Sometimes Innovation Means Identifying what Consumers Don’t Need
Posted: March 23rd, 2009 in Addressing Consumer Needs
A lot of people seem to think that innovating in times like these should be the least of their concerns. After all, who has the luxury to think about new products and services when the economic climate is so grim?
Those who subscribe to this view argue that they simply can’t afford to be innovative given a contracting economy and fear of the future creating a constant check on business aspirations. A number of defensive positions are taken: 1. Innovation is a high risk game that looks a whole lot riskier when the future is so uncertain; 2. Pocketbooks are shrinking– who’s buying new or better when even the basics are less affordable?; and 3. Our budgets are shrinking - why invest in innovation and R&D when the core business is at risk?
Staying innovative is essential not just to future growth but sometimes – these times - to simply surviving within the present. And an innovation mindset must continue to inform strategy and drive change, particularly when weathering an economic downturn.
Though innovation often appears to be something of a gamble, it does not necessarily mean churning out new products or services or adopting new processes at high cost and heavy capital investment. Rather, it means responding intelligently to the needs and desires of existing consumers, being savvy toward the wider marketplace, spotting trends, and having the capabilities in place to pounce on opportunities before they are detected by competitors. Being innovative is, in other words, simply good business.

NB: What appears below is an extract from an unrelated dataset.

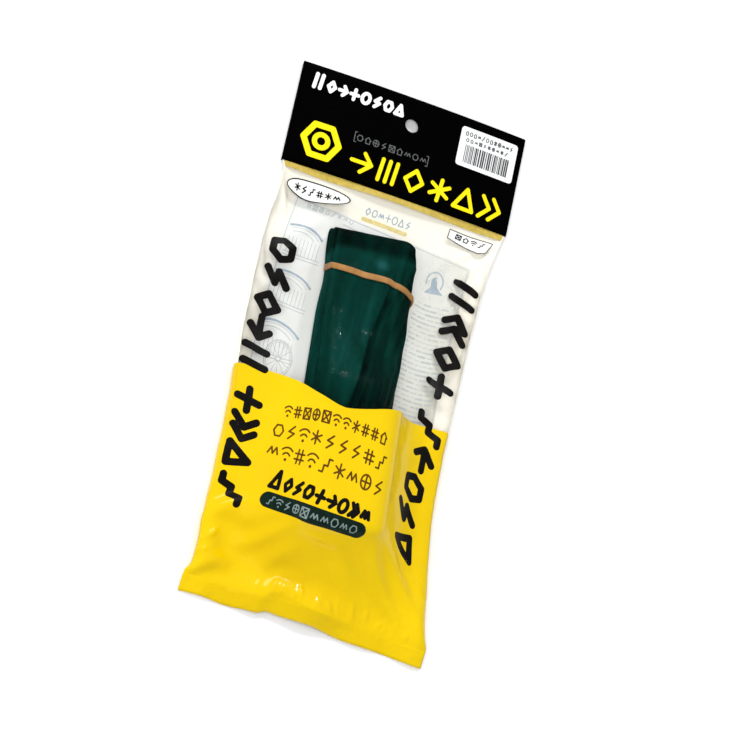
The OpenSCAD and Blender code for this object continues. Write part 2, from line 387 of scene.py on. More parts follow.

And while innovations - the real, touchable kind with specs and edges and new to the world stuff like smart features and sexy packaging, the kind backed by prototypes and pro formas – while these are the inevitable result of a company committed to understanding market needs, sometimes being innovative means being sensitive to what consumers don’t need. Take Hyundai, which found that rebates and other conventional sales incentives have little impact on car shoppers in the present economy and that their single concern is making payments. In response, Hyundai launched a program in January that allows buyers to return their car if they lose their job within the next year.
Recession, like any sweeping change in consumer behavior, does not mean putting innovation on hold. It means redistributing talent and resources around new opportunities. The companies that will emerge in today’s economy as the most innovative will certainly be those that discover ways to crack consumers’ reluctance to spend. They may also be those that acknowledge the need for fewer products, not newer products.